STATED GOAL » Search the data for the word "bodies". Reproduce every line where it is found.

▬▬▬▬▬▬

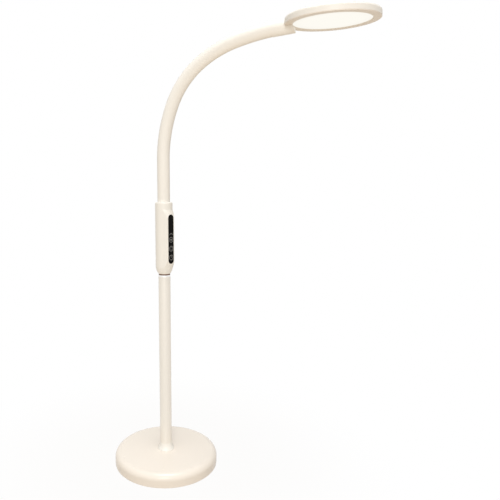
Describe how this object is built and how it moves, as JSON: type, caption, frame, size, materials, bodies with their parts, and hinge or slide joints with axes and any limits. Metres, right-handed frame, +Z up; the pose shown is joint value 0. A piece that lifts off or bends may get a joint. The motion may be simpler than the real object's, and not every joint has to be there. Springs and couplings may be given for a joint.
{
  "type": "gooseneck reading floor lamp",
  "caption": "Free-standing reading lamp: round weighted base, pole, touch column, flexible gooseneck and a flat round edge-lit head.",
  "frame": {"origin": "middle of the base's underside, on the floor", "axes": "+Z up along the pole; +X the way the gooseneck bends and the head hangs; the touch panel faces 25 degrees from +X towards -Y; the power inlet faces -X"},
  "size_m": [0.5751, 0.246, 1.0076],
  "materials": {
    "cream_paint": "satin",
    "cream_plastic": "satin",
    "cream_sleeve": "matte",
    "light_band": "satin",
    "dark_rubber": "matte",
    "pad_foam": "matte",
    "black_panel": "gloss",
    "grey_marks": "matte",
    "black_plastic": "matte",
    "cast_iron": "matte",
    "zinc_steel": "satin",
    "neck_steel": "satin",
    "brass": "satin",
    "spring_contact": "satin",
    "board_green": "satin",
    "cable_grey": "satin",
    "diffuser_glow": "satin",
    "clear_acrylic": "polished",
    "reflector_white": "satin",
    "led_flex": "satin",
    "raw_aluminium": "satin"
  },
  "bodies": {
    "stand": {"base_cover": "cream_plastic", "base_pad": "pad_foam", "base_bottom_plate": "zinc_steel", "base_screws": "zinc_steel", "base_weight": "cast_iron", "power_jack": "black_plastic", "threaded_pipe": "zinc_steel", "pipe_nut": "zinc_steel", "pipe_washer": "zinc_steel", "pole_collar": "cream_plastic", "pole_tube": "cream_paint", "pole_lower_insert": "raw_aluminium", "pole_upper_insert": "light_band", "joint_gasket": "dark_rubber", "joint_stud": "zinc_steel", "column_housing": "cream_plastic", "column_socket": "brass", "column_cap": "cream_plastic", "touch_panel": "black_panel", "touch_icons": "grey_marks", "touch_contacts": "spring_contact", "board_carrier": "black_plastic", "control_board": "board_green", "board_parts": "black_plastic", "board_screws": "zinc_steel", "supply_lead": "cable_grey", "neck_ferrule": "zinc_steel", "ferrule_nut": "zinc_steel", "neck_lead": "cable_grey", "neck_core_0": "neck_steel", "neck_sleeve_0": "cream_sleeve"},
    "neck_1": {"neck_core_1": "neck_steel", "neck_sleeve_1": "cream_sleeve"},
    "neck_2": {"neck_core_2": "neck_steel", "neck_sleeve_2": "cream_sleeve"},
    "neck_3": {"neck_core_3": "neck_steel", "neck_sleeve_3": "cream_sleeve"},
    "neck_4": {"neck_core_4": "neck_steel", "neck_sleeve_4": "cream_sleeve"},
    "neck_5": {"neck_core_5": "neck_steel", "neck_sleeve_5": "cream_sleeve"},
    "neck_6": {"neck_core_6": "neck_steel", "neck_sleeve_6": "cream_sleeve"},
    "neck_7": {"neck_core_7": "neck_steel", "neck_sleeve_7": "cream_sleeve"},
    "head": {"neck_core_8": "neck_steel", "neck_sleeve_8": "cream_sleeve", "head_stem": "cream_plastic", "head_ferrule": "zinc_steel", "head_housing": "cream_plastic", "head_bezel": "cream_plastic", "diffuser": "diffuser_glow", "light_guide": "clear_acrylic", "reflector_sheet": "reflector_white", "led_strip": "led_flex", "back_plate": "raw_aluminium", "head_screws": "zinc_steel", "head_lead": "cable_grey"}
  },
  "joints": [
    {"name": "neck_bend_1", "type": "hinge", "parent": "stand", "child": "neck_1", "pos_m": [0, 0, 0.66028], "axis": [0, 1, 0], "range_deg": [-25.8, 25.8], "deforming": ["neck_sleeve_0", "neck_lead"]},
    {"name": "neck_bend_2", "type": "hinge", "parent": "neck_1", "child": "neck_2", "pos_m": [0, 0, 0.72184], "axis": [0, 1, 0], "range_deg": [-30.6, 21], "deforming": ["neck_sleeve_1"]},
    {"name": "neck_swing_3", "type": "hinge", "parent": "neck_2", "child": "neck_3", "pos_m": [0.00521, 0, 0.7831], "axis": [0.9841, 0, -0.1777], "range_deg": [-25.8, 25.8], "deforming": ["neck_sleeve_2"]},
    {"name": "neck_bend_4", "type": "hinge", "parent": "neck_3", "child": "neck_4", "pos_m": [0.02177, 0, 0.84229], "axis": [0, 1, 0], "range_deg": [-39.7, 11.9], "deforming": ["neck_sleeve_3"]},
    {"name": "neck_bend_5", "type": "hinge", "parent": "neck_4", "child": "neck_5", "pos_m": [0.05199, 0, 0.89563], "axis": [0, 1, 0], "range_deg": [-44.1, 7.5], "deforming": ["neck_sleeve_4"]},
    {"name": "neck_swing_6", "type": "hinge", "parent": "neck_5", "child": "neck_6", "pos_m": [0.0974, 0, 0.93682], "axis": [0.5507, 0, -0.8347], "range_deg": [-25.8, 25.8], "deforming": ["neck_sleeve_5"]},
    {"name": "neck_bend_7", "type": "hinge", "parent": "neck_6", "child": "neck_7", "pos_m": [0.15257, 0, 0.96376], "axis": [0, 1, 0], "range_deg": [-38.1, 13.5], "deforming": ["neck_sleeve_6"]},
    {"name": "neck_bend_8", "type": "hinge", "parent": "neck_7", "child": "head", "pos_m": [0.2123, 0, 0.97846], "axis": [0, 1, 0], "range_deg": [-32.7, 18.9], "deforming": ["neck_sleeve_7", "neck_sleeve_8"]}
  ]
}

▬▬▬▬▬▬

OUTPUT BELOW »
Describe how this object is built and how it moves, as JSON: type, caption, frame, size, materials, bodies with their parts, and hinge or slide joints with axes and any limits. Metres, right-handed frame, +Z up; the pose shown is joint value 0. A piece that lifts off or bends may get a joint. The motion may be simpler than the real object's, and not every joint has to be there. Springs and couplings may be given for a joint.
  "bodies": {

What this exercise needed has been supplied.